We arrived to bagels and coffee, then walked through the tree, flower and wreath district to the subway station to head north a few blocks. We attempted FAO Schwartz, but the line was around the block. So a jaunt through Central Park refreshed legs stale from a long bus ride over the Delaware river and through the Jersey pine boughs. One friend was then accosted with the curses of a parsel tongue psycho. New York maybe the Capital of Capitalism, but Manhattan is also the Central Bus Station of the planet when it comes to the insane.

Then we decided to grab a coffee at the Met reasoning with our collective experience in travel that most museums in the world decide it's a good idea to gather extra revenue by attracting walk-bys to drink overpriced coffee and feel culturally enriched by the law of proximate osmosis.

Walking in the door, our bookbags were groped and stripped search, and one of my companions was directed to stand in line to acquire some strange certificate stating she was carrying a laptop. Then we were directed to stand in a long line in the bag/coat check. After standing in line for 15 mins and depositing our bags and coats, we attempted to enter the hall to acquire coffee and were informed that we would have to pay $20 entrance fee. Then we re-enetered the line for coat check to abandon the idea for coffee at the Met altogther. After waiting in line for another 15 mins, the nice coat check man asked us why we had returned so early. We told him we just came for coffee. He asked us to wait (despite our pleas to allow us to abandon the endeavor) and returned with free passes to the museum. Exiting the coat check again, we were granted enterance with our iron buttons, passed through the Middle Ages and then the Renaissance to get to the basement cafeteria and some delightful spiced hot cocoa. Finally, we recovered our things, bestowed great fortune and good karma on the nice coat check man and exited the Metropolitan Muesuem of Frustration and its Sovietness, into chilly, but more predictable weather.

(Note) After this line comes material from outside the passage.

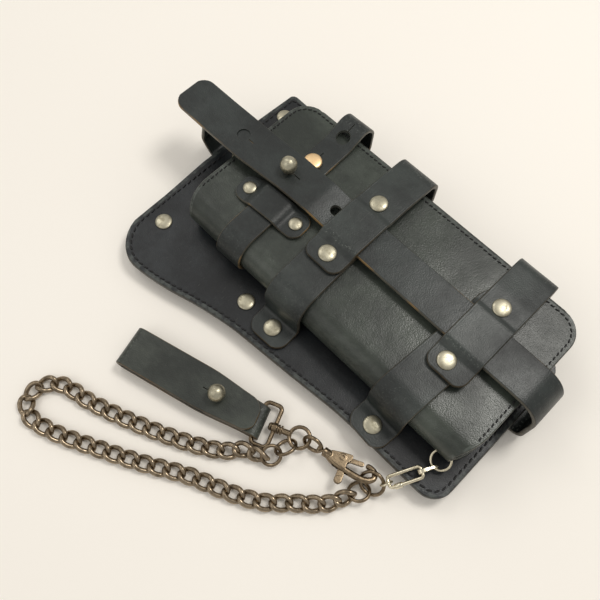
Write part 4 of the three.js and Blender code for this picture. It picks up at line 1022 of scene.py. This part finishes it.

I wouldn't have felt satisfied without doing a little shopping, and this was accomplished at a rather quick stopover in midtown. Then we headed under the East River to our hotel in Brooklyn. This is where insert that our hotel room was very nice, the beds extremely comfortable, but the hottub was luke warm.

Then off to Chinatown for dinner. Hot soup dumplings at Joe's Shanghai. Ducks in windows. Freshly killed fresh fish killing any hint of subway or alley urine. Chinatown is indeed a happy place.

Later it's my choice - 30 Rock plaza and the world's greatest Christmas Tree. It was so crowded, one could barely breathe. But who needs air when you have Christmas cheer? Opposite the tree, a projected snow flake animation played out on ten stories of a building front. Magical yes, but somewhere high above the tree, the cast of Saturday Night Live and Robert Deniro were getting ready to put on a show. Hmmm - one day I'll get in there.

By this time, frigid was the only thing that could describe enduring the outdoors. Lucky for us a pub evening in Brooklyn in cozy bars "Boat" followed by camp-themed bar "Camp" capped the night off. Cab back to room for sleep.

Sunday morning - further into Brooklyn for a massive, delicious brunch at Tom's Cafe, where we seemed to just miss the crowds. Then - onwards - through, rather than below or above the rooftops of South Brooklyn.

The Russian language started filling the subway car (is it still called a subway even after it "turns L"?) while it filled with pointy-shoed passengers donning cyrillic newspapers and high-heeled booted girls in fur lined collars. Brighton Beach filled all my onion-domed expectations, and exceeded them.

Inside the stores (Soviet style gastronoms, rather) they sold kielbasa, canned fish and pork-filled pelmeney. Folks walked like Slavs, shrugged-shoulder-like, in Chinese-made black coats and sweaters bought in outdoor bazaars from Central Asia to Canada. Old babyshki sold shoe inserts and socks on street corners, confirming my suspicion that street vending for the elderly is a form of social exercise as well as a way to earn a few extra rubles.

Even as it was sunny, it was hovering around freezing, with the Atlantic wind bringing the wind chill well below sane. Yet, there on the Boardwalk near Coney Island, there they were, the Coney Island Polar Bear League swimming in the jetsam of the Hudson. They were mostly donned in board shorts and full length swimsuits, so I was sure they were mostly non-Slavic.



Coney Island this time of year is forlorn, spooky and abandoned. Its calm is such a stark contrast from across the river. The wind which whistled through the skeletons of the dismembered rides sounded awfully like a moan. Coney Island was to be redeveloped soon, and this proud monument to innocence seemed to be dreading its inevitible remodel reminding one that good change is rarely ever resoundley heralded near inception.

After a Coney dog, and a brief, but excrutiating walk through seven floors of Macy's flagship, we were soon on an unheated bus back to DC's Chinatown.